Então, o que é mais valioso? O dinheiro ou a verdade? Quando assimilo isso, nunca mais conseguirei abrir mão da verdade. Se não consigo entender isso, fico com a mente cheia de conflitos.
O valor de desfrutar uma mente tranquila, de arcar com a verdade, mesmo que ela te coloque em uma situação em que você vá ter que se explicar, vale mais do que mentir para se proteger.
Alem disso, quando falamos assimilamos o valor pela verdade, a nossa palavra se torna poderosa. Passamos a materializar aquilo que falamos. O que a gente fala, acontece! Ás vezes isso acontece sem que a pessoa esteja estabelecida em satya… mas quando ela se estabelece, tem que tomar cuidado com o que diz, porque o que ela diz realmente acontece!

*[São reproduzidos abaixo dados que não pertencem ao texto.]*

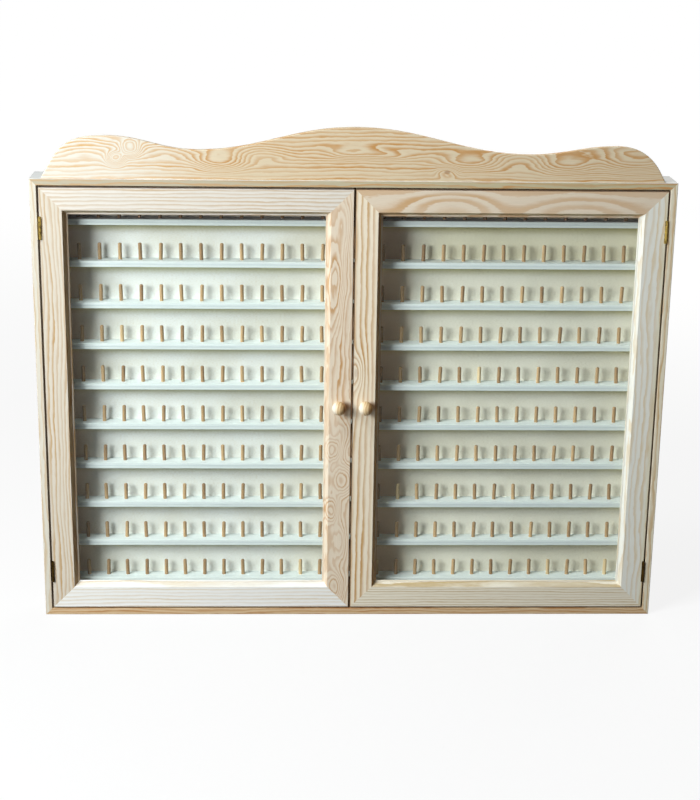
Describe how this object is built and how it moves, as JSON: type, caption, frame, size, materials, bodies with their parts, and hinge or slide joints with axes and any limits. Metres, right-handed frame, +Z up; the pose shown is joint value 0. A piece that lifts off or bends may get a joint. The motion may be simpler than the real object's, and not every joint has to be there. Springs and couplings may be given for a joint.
{
  "type": "thimble display case",
  "caption": "Shallow pine wall case with pegged shelves for thimbles, a curved crest board and two glazed doors on brass butt hinges.",
  "frame": {"origin": "middle of the underside of the bottom board, half way between the case's front and back faces", "axes": "+X to the right as seen from the front, +Y towards the wall, +Z up; the doors face -Y"},
  "size_m": [0.85, 0.0842, 0.681],
  "materials": {
    "case_pine": "planed pine, bare, satin",
    "crest_pine": "planed pine, bare, lively grain",
    "door_pine": "planed and moulded pine, bare, satin",
    "shelf_pine": "planed pale pine, bare",
    "back_board": "smooth pale plywood",
    "peg_wood": "plain dowel",
    "knob_wood": "turned pine, sanded smooth",
    "pane_glass": "clear float glass",
    "hinge_brass": "plated, slightly dulled",
    "zinc_steel": "zinc plated",
    "catch_plastic": "moulded, off white"
  },
  "bodies": {
    "case": {"top_board": "case_pine", "bottom_board": "case_pine", "left_side": "case_pine", "right_side": "case_pine", "crest_board": "crest_pine", "back_panel": "back_board", "shelf_01": "shelf_pine", "shelf_02": "shelf_pine", "shelf_03": "shelf_pine", "shelf_04": "shelf_pine", "shelf_05": "shelf_pine", "shelf_06": "shelf_pine", "shelf_07": "shelf_pine", "shelf_08": "shelf_pine", "shelf_09": "shelf_pine", "shelf_10": "shelf_pine", "pegs_01": "peg_wood", "pegs_02": "peg_wood", "pegs_03": "peg_wood", "pegs_04": "peg_wood", "pegs_05": "peg_wood", "pegs_06": "peg_wood", "pegs_07": "peg_wood", "pegs_08": "peg_wood", "pegs_09": "peg_wood", "pegs_10": "peg_wood", "left_hinge_case_leaves": "hinge_brass", "right_hinge_case_leaves": "hinge_brass", "hinge_pins": "hinge_brass", "case_small_screws": "hinge_brass", "back_panel_pins": "zinc_steel", "crest_screws": "zinc_steel", "hanging_plate_screws": "zinc_steel", "hanging_plates": "zinc_steel", "catch_magnets": "zinc_steel", "catch_housings": "catch_plastic"},
    "left_door": {"left_door_hinge_stile": "door_pine", "left_door_lock_stile": "door_pine", "left_door_top_rail": "door_pine", "left_door_bottom_rail": "door_pine", "left_door_glass": "pane_glass", "left_door_glazing_beads": "door_pine", "left_door_knob": "knob_wood", "left_door_knob_screw": "zinc_steel", "left_door_strike_plate": "zinc_steel", "left_door_hinge_leaves": "hinge_brass", "left_door_small_screws": "hinge_brass"},
    "right_door": {"right_door_hinge_stile": "door_pine", "right_door_lock_stile": "door_pine", "right_door_top_rail": "door_pine", "right_door_bottom_rail": "door_pine", "right_door_glass": "pane_glass", "right_door_glazing_beads": "door_pine", "right_door_knob": "knob_wood", "right_door_knob_screw": "zinc_steel", "right_door_strike_plate": "zinc_steel", "right_door_hinge_leaves": "hinge_brass", "right_door_small_screws": "hinge_brass"}
  },
  "joints": [
    {"name": "left_door_hinge", "type": "hinge", "parent": "case", "child": "left_door", "pos_m": [-0.4128, -0.031, 0.306], "axis": [0, 0, -1], "range_deg": [0, 180]},
    {"name": "right_door_hinge", "type": "hinge", "parent": "case", "child": "right_door", "pos_m": [0.4128, -0.031, 0.306], "axis": [0, 0, 1], "range_deg": [0, 180]}
  ]
}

Outro ponto importante sobre Satya é que ela deve andar de mãos dadas com Ahimsa a não violência. Não é justo também falar uma verdade que vá machucar o outro. Temos que aprender a melhor forma de dizer as coisas para as pessoas, se colocando no lugar delas. E dessa forma, omitir algum fato que não vá prejudicar ninguém, é aceitável.
O que tem que ficar claro é que satya não vai acontecer de uma hora para a outra.
Satya é um exercício. Nao adianta dizer: a partir de agora, não vou dizer nenhuma mentirinha! Mas isso deve ser feito aos poucos. Primeiro vamos começar a entender o valor que existe em dizer a verdade e então começar deliberadamente, a colocar esse habito nas nossas vidas.
Faça esse exercício: quando você perceber que mentiu pra alguém, volte para essa pessoa e diga: aquela hora que estávamos conversando, eu disse aquilo.. mas na verdade, o que aconteceu foi diferente…
Espero que vocês consigam se estabelecer e ser abençoados pela verdade. Para que se tornem então verdadeiros yogis.
Om Tat Sat.
Juliana Campesi
* Texto inspirado em livros de Swami Dayananda e Paramahansa Yogananda.